A random note: the Katherine-Elena linking spell from season two is personally a favorite story of mine, but I found the Silas-Stefan linking spell less enthralling. The way in which it was kept as bay was the most logical, yet it lacked a tinge of cleverness. That cleverness (which in the past has been so ingrained in Katherine’s character) is something I find myself missing from the series as a whole. While the writers are still giving us wonderful stories, the creativity of those stories has flatlined to average drama.

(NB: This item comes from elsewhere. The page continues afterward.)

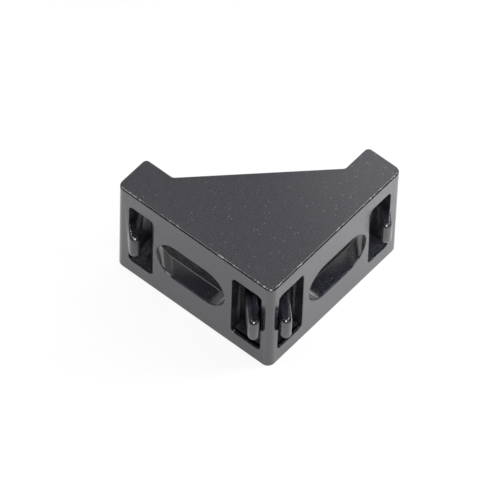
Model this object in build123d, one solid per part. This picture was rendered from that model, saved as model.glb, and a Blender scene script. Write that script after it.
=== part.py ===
from build123d import *
import os

# Cast corner bracket for slotted aluminium profile. Two mounting flanges meet at a right
# angle, and two cheeks close them above and below, so the back is an open pocket.
# Millimetres. The origin is the corner where the planes of both mounting faces and of the
# lower cheek meet. One leg runs along +X, the other along +Y, and +Z is up.
# Both halves of the casting die are drawn along the bisector of the two legs, so the ends
# of the slots, the lugs and the step in each window slant at 45 degrees to the flange.

LEG = 31.4                # length of each mounting face, measured from the corner
WIDTH = 20.0              # across the two cheeks
FLANGE = 3.2              # thickness of a mounting flange
CHEEK = 3.3               # thickness of a cheek
END_WALL = 2.6            # wall that closes each leg at its tip
TIP_DEPTH = 6.95          # depth of a cheek at the tip of a leg
TIP_LENGTH = 5.5          # length of that square tip, before the sloping back edge

CORNER_RADIUS = 1.3       # upright edges of the front corner and of the leg tips
BACK_RADIUS = 0.8         # upright edges at the back of the leg tips
EDGE_RADIUS = 0.3         # all round both cheeks

WINDOW_HEIGHT = 13.75
CORNER_WINDOW = (1.95, 7.85)             # from and to, along the leg
OUTER_WINDOW = (23.9, LEG - END_WALL)
WINDOW_RADIUS = 0.8
RIM_DEPTH = 0.4           # behind this rim a window is only as high as the pockets
STEP_DEPTH = 1.5          # the step on a window's outer side lies this deep
STEP_WIDTH = 0.3

SLOT = (9.35, 23.0)       # screw slot, from and to, along the leg
SLOT_HEIGHT = 7.7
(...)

No answers were provided about what the mysterious Dr. Maxfield is up to, but the fact that he’s still weaving in and out of the plot lessens the annoyance because at least we’re learning more about him as a character. Still, I’m not sure what to make of his presence. On the one hand, his creepy observation of Jesse paints him in a negative light, a threat to the vampire community. On the other hand, him warning Elena that Whitmore is not safe for her and her vampire friends could be a positive act. Was he doing this because of a hidden agenda or as a loyal act to his deceased friend Mr. Gilbert? Are Maxfield and Aaron relevant, or are they male versions of April? Regardless, there’s always something intriguing about new arrivals to this series and anyone holds the potential to become an amazing character.